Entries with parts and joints

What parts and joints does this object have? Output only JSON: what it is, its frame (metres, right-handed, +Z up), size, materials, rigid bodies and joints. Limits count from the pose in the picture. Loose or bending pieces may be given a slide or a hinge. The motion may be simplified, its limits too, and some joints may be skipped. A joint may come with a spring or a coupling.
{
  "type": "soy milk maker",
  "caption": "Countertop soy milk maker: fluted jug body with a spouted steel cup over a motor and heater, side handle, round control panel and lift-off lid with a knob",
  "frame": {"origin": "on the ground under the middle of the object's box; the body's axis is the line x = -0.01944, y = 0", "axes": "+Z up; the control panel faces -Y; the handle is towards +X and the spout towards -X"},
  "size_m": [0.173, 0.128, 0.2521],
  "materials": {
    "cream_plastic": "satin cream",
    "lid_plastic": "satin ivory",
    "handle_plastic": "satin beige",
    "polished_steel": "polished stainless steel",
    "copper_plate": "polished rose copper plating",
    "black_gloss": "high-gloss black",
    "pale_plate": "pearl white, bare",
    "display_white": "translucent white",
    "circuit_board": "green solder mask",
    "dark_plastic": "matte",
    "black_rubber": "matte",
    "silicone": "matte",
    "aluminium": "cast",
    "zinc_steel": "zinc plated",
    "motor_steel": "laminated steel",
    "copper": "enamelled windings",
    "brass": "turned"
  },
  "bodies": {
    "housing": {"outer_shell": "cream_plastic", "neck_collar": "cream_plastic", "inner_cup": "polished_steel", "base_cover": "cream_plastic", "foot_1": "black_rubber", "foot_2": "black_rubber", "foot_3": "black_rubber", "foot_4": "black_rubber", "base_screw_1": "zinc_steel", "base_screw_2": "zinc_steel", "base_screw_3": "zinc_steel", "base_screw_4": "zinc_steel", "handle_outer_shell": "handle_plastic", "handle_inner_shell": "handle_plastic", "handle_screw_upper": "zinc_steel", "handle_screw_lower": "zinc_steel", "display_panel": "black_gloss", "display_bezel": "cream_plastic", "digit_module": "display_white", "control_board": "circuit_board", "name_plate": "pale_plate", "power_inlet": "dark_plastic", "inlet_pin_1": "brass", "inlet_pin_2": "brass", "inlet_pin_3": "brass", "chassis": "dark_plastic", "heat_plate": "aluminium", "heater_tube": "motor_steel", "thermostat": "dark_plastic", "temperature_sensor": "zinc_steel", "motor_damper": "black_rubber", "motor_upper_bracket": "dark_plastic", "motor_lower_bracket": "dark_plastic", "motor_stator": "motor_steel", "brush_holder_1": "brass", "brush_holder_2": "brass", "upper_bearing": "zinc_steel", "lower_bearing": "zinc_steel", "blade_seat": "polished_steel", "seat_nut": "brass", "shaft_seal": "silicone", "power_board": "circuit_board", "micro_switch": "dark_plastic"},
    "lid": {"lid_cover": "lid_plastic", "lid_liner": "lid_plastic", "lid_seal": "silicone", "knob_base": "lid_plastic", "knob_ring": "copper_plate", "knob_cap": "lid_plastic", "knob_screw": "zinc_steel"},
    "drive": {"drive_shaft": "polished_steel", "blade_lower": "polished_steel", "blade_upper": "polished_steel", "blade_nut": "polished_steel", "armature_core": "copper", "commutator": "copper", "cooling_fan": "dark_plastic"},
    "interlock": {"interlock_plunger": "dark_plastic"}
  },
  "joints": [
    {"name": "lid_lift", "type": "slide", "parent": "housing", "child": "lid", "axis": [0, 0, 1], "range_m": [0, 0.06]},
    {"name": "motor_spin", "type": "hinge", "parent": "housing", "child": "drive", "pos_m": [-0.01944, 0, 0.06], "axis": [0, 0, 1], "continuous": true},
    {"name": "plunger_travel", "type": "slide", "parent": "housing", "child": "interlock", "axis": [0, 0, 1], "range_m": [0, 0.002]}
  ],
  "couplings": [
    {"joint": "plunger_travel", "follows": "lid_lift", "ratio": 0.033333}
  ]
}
* * *
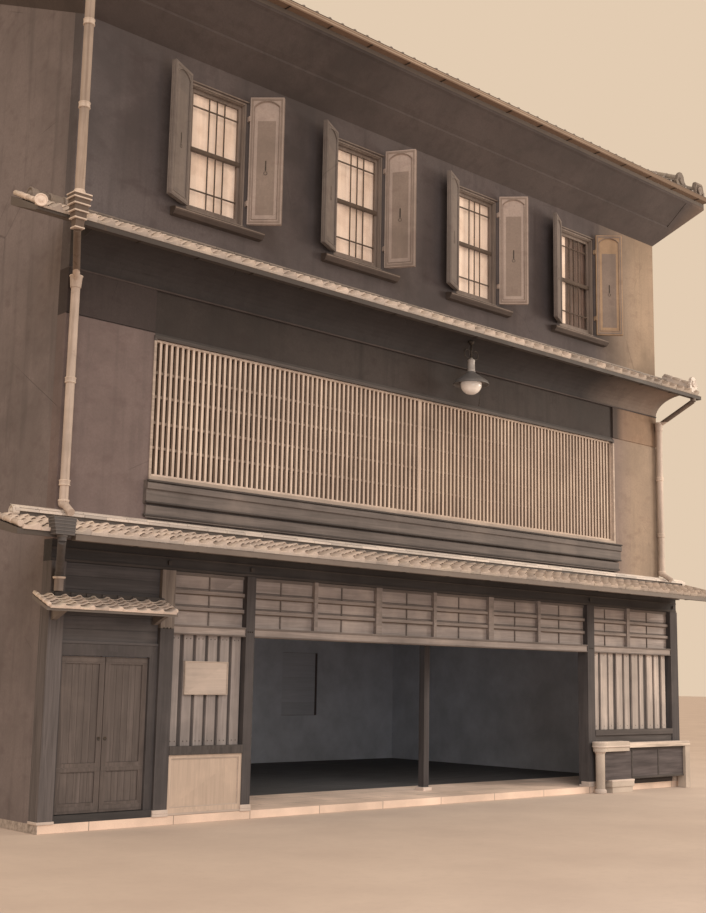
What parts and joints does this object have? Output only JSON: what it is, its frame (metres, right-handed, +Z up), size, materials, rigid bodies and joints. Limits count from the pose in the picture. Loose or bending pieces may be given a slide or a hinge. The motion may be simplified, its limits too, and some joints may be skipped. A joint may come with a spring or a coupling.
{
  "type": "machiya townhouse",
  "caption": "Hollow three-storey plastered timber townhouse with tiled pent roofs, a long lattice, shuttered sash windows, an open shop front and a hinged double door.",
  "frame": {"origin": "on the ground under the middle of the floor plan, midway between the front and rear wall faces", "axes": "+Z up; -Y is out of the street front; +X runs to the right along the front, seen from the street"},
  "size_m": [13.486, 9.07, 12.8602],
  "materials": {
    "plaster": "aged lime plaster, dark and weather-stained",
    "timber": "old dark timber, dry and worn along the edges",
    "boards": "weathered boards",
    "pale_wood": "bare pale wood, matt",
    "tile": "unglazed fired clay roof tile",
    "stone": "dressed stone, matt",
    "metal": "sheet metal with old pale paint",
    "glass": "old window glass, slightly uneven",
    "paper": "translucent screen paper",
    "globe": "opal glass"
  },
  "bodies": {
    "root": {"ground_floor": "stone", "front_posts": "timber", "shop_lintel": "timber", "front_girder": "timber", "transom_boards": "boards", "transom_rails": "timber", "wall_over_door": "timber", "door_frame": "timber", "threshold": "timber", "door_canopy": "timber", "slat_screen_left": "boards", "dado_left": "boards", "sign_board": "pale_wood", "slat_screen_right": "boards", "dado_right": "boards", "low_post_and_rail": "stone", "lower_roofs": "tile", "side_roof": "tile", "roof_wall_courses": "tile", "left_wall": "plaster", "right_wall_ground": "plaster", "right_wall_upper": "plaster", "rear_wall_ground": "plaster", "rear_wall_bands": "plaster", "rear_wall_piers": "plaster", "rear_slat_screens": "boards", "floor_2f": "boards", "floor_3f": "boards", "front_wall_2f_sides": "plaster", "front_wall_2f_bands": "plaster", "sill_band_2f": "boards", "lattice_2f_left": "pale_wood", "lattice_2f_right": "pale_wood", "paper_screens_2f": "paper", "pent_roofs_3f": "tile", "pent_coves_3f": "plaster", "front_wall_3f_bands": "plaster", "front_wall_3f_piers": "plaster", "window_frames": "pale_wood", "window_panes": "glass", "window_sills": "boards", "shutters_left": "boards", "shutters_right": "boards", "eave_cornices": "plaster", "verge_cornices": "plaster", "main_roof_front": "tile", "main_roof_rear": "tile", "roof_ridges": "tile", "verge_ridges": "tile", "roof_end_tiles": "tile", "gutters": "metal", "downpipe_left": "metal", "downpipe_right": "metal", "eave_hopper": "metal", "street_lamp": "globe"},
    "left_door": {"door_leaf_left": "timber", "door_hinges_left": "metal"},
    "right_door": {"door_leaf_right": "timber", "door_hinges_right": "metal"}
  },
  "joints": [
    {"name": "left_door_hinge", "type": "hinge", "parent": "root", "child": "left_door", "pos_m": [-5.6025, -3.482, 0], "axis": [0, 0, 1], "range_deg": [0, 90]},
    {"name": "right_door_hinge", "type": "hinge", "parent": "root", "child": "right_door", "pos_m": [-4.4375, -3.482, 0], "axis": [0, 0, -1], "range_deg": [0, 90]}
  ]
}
==
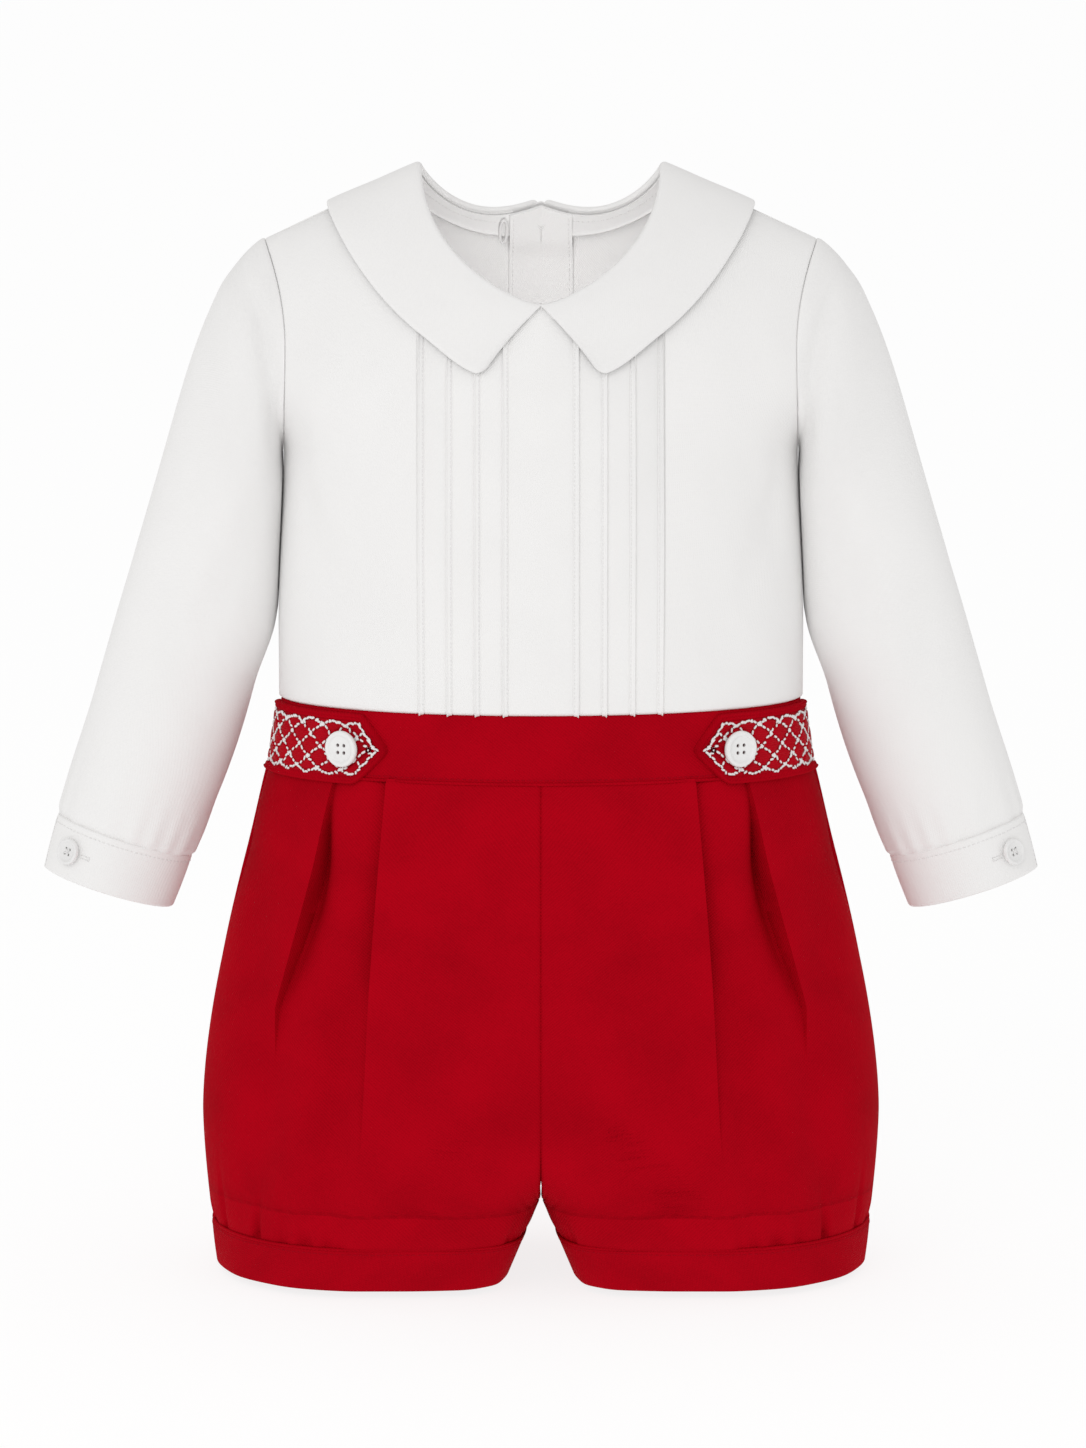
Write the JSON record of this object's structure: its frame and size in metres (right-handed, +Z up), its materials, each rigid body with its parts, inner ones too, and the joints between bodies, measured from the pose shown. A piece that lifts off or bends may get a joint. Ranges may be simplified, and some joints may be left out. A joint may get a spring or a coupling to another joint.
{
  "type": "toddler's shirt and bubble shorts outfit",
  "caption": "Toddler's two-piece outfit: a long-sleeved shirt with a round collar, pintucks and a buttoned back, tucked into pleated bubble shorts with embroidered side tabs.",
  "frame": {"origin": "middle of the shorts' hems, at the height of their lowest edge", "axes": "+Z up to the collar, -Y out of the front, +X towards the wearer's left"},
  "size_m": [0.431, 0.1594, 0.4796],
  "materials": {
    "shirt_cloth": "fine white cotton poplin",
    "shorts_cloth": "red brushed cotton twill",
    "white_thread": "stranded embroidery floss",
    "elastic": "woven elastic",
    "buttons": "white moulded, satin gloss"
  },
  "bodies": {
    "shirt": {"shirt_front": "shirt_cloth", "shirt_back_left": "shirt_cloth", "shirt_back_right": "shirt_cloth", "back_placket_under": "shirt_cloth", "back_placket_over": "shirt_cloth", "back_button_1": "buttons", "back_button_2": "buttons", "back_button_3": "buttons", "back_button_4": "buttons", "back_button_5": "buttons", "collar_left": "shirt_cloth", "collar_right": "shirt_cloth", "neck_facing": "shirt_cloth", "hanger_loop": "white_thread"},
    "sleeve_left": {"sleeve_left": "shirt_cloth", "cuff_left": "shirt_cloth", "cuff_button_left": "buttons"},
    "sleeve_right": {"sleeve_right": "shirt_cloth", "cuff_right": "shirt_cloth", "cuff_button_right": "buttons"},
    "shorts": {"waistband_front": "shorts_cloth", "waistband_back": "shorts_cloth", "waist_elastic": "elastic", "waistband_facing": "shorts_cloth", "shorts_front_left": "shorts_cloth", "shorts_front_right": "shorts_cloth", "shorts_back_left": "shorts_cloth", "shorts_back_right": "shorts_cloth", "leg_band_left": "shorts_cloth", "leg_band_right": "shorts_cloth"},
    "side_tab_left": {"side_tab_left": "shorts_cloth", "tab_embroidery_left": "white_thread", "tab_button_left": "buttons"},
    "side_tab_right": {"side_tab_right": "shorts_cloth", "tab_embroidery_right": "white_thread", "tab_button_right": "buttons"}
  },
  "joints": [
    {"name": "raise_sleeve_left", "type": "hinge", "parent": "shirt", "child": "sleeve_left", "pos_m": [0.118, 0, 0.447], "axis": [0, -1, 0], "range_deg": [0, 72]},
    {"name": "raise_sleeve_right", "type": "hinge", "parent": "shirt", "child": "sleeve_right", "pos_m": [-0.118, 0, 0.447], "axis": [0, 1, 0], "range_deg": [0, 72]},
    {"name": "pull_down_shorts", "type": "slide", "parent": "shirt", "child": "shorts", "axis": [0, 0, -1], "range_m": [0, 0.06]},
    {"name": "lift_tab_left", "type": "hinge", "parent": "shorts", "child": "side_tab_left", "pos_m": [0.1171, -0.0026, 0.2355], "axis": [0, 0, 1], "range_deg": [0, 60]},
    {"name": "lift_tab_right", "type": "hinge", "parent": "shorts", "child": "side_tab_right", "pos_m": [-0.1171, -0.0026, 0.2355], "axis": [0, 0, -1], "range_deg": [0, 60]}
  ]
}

# What to work on
Copy each line of the preceding data that contains the string "body".

# Solution to this task
  "caption": "Countertop soy milk maker: fluted jug body with a spouted steel cup over a motor and heater, side handle, round control panel and lift-off lid with a knob",
  "frame": {"origin": "on the ground under the middle of the object's box; the body's axis is the line x = -0.01944, y = 0", "axes": "+Z up; the control panel faces -Y; the handle is towards +X and the spout towards -X"},
Write the JSON record of this object's structure: its frame and size in metres (right-handed, +Z up), its materials, each rigid body with its parts, inner ones too, and the joints between bodies, measured from the pose shown. A piece that lifts off or bends may get a joint. Ranges may be simplified, and some joints may be left out. A joint may get a spring or a coupling to another joint.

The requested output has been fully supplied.